This is my adult coloring book post. I debated whether it was media-related enough to include on this blog, but since I've been coloring in conjunction with watching a lot of movies and television lately, I figure a one-off is okay.
This past December, my mother in law encouraged me to add more items to my Amazon wishlist, which various family members use as a buying guide. Too short, she said. Not thinking too hard about it, I added socks and soaps and the new Stephen King short story collection. On a whim, I also added two of Johanna Basford's adult coloring books, which I'd briefly paged through at a Michaels craft store. At Christmas I wound up receiving three adult coloring books - one of the Basfords, the "Game of Thrones" coloring book, and one of the "Color Me..." series, plus a new set of markers. I don't think it really dawned on me until that moment what I'd gotten myself into.
Two months later, I've become completely caught up in the adult coloring craze. I've been spending at least an hour every night curled up with one of the coloring books, a box of colored pencils, and an episode of something playing on my laptop. I confess that I've been putting off watching several movies with subtitles because they'll require me to spend more time looking at the screen and less being able to focus on my coloring. I've come to the conclusion that I'm not particularly good at coloring, but that's not the point of the activity. I'm having a great time reconnecting to my creative side and letting my overactive, overcritical mind loose on something fun.
Now, when the trend first popped up around a year ago, and we started getting articles and think pieces about the implications of coloring suddenly becoming popular among grown-ups, I didn't pay much attention. Now, looking back over the arguments about whether this signaled that adults were becoming infantilized, if there's anything actually creative about coloring, or whether coloring actually has any therapeutic benefits, it all seems so silly. Of course it's creative, its therapeutic value depends on the person, and there's nothing infantile about it. I say this from the perspective of someone who colored with pencils from childhood until well into her twenties. Nobody ever objected - probably because I also drew and inked the line art first.
Coloring is it's own separate process from drawing, with its own techniques and challenges. It's generally more tedious, but certainly offers its own opportunities for creativity, and can be significantly rewarding. Detractors claim that simply coloring in somebody else's drawing isn't really creating art, which is a crock. When you color, you're responsible for the hues, lights, shadows, textures, and patterns. You're not creating the whole piece, but you are a collaborator, and an important one. That's why some find coloring to be a mindless activity, and some can get completely worked up and stressed out over it. I fall somewhere in the middle. I get frustrated when the pictures I color are boring, or I don't like the template artist's choices, or I make mistakes and the end product looks terrible. But when things go right, there's a certain easy pleasure to the whole process.

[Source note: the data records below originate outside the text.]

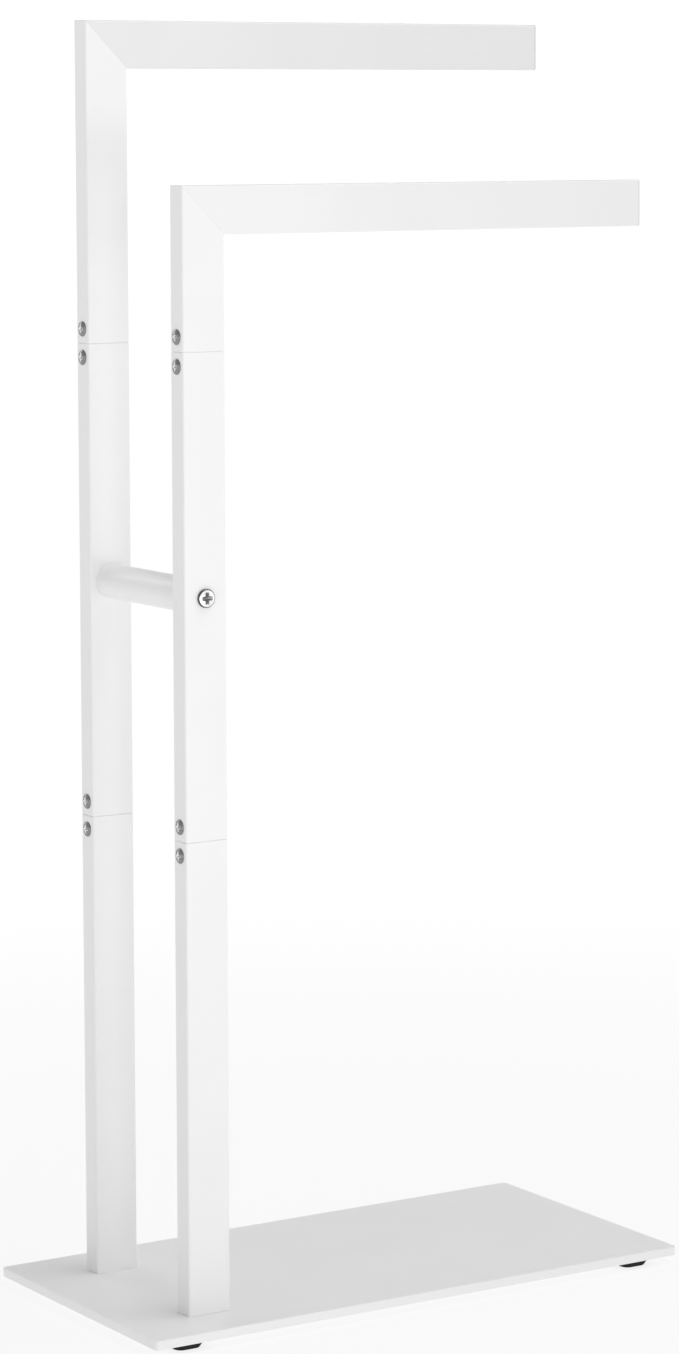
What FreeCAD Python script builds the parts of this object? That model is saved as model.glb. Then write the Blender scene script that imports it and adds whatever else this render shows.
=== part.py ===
import FreeCAD, Part
import os

# Freestanding towel rack with two bars at two heights. Millimetres, +Z up, +Y to the back.
# The origin is the centre of the base plate, at the level of the floor under the rubber feet.
# The rack comes apart into a base plate, three tube sections per post, two towel bars and a spacer.

# Base plate
PLATE_LENGTH = 400.0
PLATE_WIDTH = 200.0
PLATE_THICKNESS = 6.0
PLATE_CORNER_RADIUS = 3.0
PLATE_EDGE_RADIUS = 0.6

# Rubber feet, square with round corners and tapered, each held by one screw and washer in a recess
FOOT_HEIGHT = 5.0
FOOT_TOP_WIDTH = 23.0
FOOT_TOP_CORNER_RADIUS = 6.0
FOOT_BOTTOM_WIDTH = 17.6
FOOT_BOTTOM_CORNER_RADIUS = 5.2
FOOT_INSET_X = 28.5
FOOT_INSET_Y = 15.5
FOOT_RECESS_RADIUS = 4.8
FOOT_RECESS_DEPTH = 3.0
FOOT_EDGE_RADIUS = 0.5
FOOT_SCREW_THREAD = 4.0
FOOT_SCREW_HEAD = 7.0
FOOT_SCREW_HEAD_HEIGHT = 1.8
FOOT_SCREW_LENGTH = 6.8
FOOT_SCREW_HOLE_DEPTH = 4.5
FOOT_WASHER_DIAMETER = 9.0
FOOT_WASHER_THICKNESS = 0.8

# Rectangular tube of both posts and both bars
TUBE_WIDTH = 30.0
TUBE_DEPTH = 15.0
TUBE_WALL = 1.2
TUBE_CORNER_RADIUS = 1.5
TUBE_END_CHAMFER = 0.2
SEAM_GROOVE_WIDTH = 0.4
SEAM_GROOVE_DEPTH = 0.5
MITRE_GROOVE = 0.15

# Posts, measured from the plate's top face and from its edges
POST_INSET_X = 44.0
POST_INSET_Y = 34.0
LOWER_SEAM_HEIGHT = 301.0
UPPER_SEAM_HEIGHT = 603.0
FRONT_BAR_TOP_HEIGHT = 703.5
REAR_BAR_TOP_HEIGHT = 804.5
BAR_LENGTH = 344.5
BAR_CAP_THICKNESS = 1.5
BAR_CAP_EDGE_RADIUS = 0.7

# Sleeve inside each post seam, with one welded nut and one screw on either side of the seam
SLEEVE_CLEARANCE = 0.3
SLEEVE_WALL = 1.5
SLEEVE_LENGTH = 60.0
SLEEVE_CORNER_RADIUS = 1.0
JOINT_SCREW_OFFSET = 9.0
JOINT_SCREW_THREAD = 5.0
JOINT_SCREW_HEAD = 9.8
JOINT_SCREW_HEAD_HEIGHT = 1.7
JOINT_SCREW_RIM_HEIGHT = 0.3
JOINT_SCREW_LENGTH = 12.0
JOINT_SCREW_RECESS = 4.6
JOINT_NUT_WIDTH = 8.0
JOINT_NUT_THICKNESS = 4.0

# Round spacer tube between the posts, with a threaded insert in each end
SPACER_HEIGHT = 452.0
SPACER_DIAMETER = 22.0
SPACER_WALL = 1.5
SPACER_INSERT_LENGTH = 15.0
SPACER_SCREW_THREAD = 6.0
SPACER_SCREW_HEAD = 11.7
SPACER_SCREW_HEAD_HEIGHT = 2.3
SPACER_SCREW_RIM_HEIGHT = 1.4
SPACER_SCREW_LENGTH = 28.0
SPACER_SCREW_RECESS = 7.2

# Threaded block welded into the foot of each post, and its two countersunk screws
BLOCK_HEIGHT = 20.0
BASE_SCREW_PITCH = 14.0
BASE_SCREW_THREAD = 6.0
BASE_SCREW_HEAD = 12.0
BASE_SCREW_LENGTH = 20.0
BASE_SCREW_SOCKET = 4.0

# Gaps between parts that slide together
HOLE_CLEARANCE = 0.5
THREAD_CLEARANCE = 0.05
CAVITY_CLEARANCE = 0.1

# Recess of a cross-head screw: its arm width and depth as shares of its span, and the share that
# is left of both span and arm width at its floor
RECESS_ARM_SHARE = 0.27
RECESS_DEPTH_SHARE = 0.34
RECESS_FLOOR_SHARE = 0.5

# Chamfer at the tip of a screw, as a share of its thread diameter
SCREW_TIP_SHARE = 0.1

PLATE_TOP = FOOT_HEIGHT + PLATE_THICKNESS
POST_LEFT = POST_INSET_X - PLATE_LENGTH / 2
POST_X = POST_LEFT + TUBE_WIDTH / 2
POST_FRONT = POST_INSET_Y - PLATE_WIDTH / 2
POST_Y = POST_FRONT + TUBE_DEPTH / 2
LOWER_SEAM = PLATE_TOP + LOWER_SEAM_HEIGHT
UPPER_SEAM = PLATE_TOP + UPPER_SEAM_HEIGHT
SPACER_Z = PLATE_TOP + SPACER_HEIGHT
BAR_RIGHT = POST_LEFT + BAR_LENGTH - BAR_CAP_THICKNESS
CAVITY_WIDTH = TUBE_WIDTH - 2 * TUBE_WALL
CAVITY_DEPTH = TUBE_DEPTH - 2 * TUBE_WALL

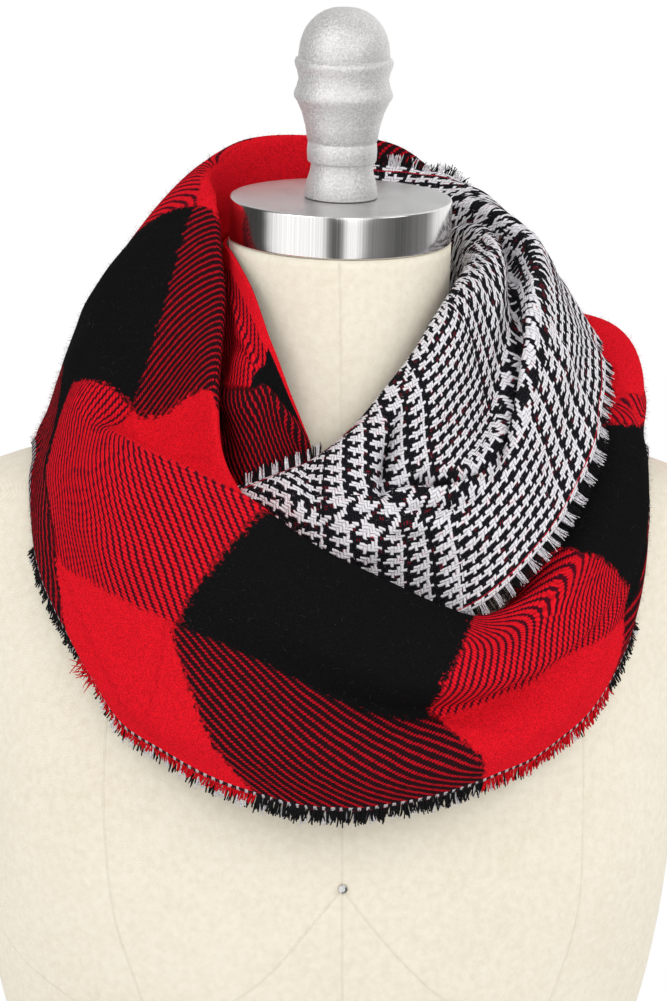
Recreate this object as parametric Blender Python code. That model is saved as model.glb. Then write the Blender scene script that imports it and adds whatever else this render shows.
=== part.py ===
"""A plaid infinity scarf, wound twice round a limbless linen dress form with a turned finial.

Units are metres, +Z is up, +Y points away from the viewer and the form's flat foot stands on Z = 0.
The scarf is drawn by half plane sections: each row of a table is one section at an azimuth, counted
from the front (-Y) towards the viewer's right (+X), and each pair of columns is a named place on it.
"""

import math
import random

import bmesh
import bpy
from mathutils import Vector
from mathutils.bvhtree import BVHTree

CLOTH = 0.0024
SEAT = 0.0004
FACET_ROOM = 0.0014
NECK_ROOM = 0.0002
EDGE_GAP = 0.0009
REACH = 0.006

NECK_RADIUS = 0.055
CAP_BOTTOM = 0.659
CAP_TOP = 0.680
CAP_EDGE_ROUND = 0.0012

FORM_SIDES = 40
FINIAL_SIDES = 24
WRAP_STATIONS = 62
COLLAR_STATIONS = 36
INNER_STATIONS = 22
STEPS = 2

STRAND_LENGTH = 0.0085
STRAND_WIDTH = 0.0016
STRAND_LENGTHS = (0.75, 1.1)
STRAND_LEAN = 0.35
STRAND_LIFT = 0.15
STRAND_TAPER = 0.45
STRIP_HEIGHT = 0.0030
STRIP_THICKNESS = 0.0016
STRANDS_A_SECTION = 2
COLLAR_FREE_FROM = 12
FLAP_FREE_FROM = 1
FLAP_FREE_TO = 4
SEED = 11

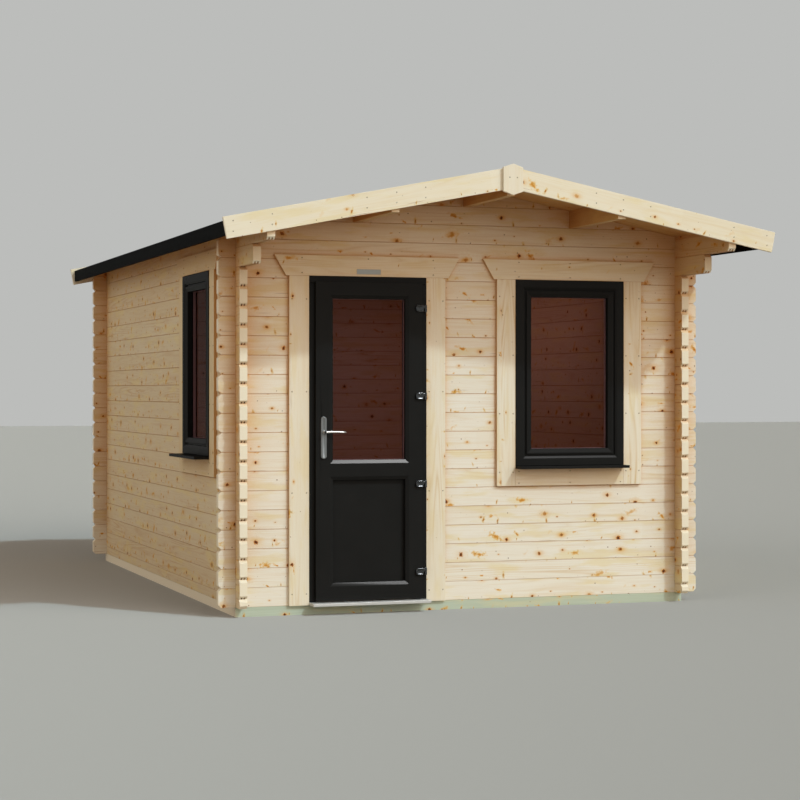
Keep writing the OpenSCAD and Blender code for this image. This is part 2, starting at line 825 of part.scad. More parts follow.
module window_sill() color(black_pvc)
    block([seat, -sill_reach, 0], [window_w - seat, frame_in, sill_t]);

module front_window_frame() at_front_window() window_frame();
module front_window_sash() at_front_window() window_sash();
module front_window_glass() at_front_window() window_glass();
module front_window_sill() at_front_window() window_sill();
module side_window_frame() at_side_window() window_frame();
module side_window_sash() at_side_window() window_sash();
module side_window_glass() at_side_window() window_glass();
module side_window_sill() at_side_window() window_sill();

bearers();
floor_joists();
floor_boards();
front_wall_left();
front_wall_middle();
front_wall_right();
front_wall_under_window();
front_gable();
back_wall();
left_wall_lower();
left_wall_front();
left_wall_rear();
left_wall_top();
right_wall();
right_wall_top();
ridge_beam();
purlins();
roof_boards_left();
roof_boards_right();
roof_felt_left();
roof_felt_right();
fascias();
front_bargeboards();
back_bargeboards();
finials();
door_trim();
front_window_trim();
side_window_trim();
door_frame();
door_threshold();
door_leaf();
door_glass();
door_panel();
hinge_posts();
hinge_flags();
handle_plates();
door_handle();
front_window_frame();
front_window_sash();
front_window_glass();
front_window_sill();
side_window_frame();
side_window_sash();
side_window_glass();
side_window_sill();
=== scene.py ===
import json
import math

import bpy
from mathutils import Matrix, Vector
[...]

I stopped drawing in my late twenties when I got too busy, and didn't particularly feel an inclination for it anymore. I always loved making art as a hobby, but found it a little depressing at times because I was never as good as I wanted to be at it, and never in a position to spend the necessary time and effort to get better at it. I have some perfectionist tendencies, which don't help. With the coloring books, however, the pressure's mostly off. I still look at some of the nicer drawings and wonder if I'm going to ruin them if I try to add anything. And then, I tell myself that it's just for fun and practice. These aren't pictures I'd ever want to put on my wall. The books are cheap (and plentiful) enough that I can always go out and buy another one if I want to try again.
On that note, I admit I have been obsessing over these books lately. Whenever I have a spare moment at work, I find myself on Amazon, looking through their previews, trying to gauge which book I'd like to try next. My experiences with adult coloring so far have revealed that I'm very picky about templates. Those "Star Wars" and "Harry Potter" themed books look pretty on the outside, but the actual coloring pages are not my thing at all. I've even made two trips to my local Barnes & Noble during lunch hours just to browse their selection.
One thing's for certain. My Amazon wish list is going to have a lot fewer sock and soap suggestions next year.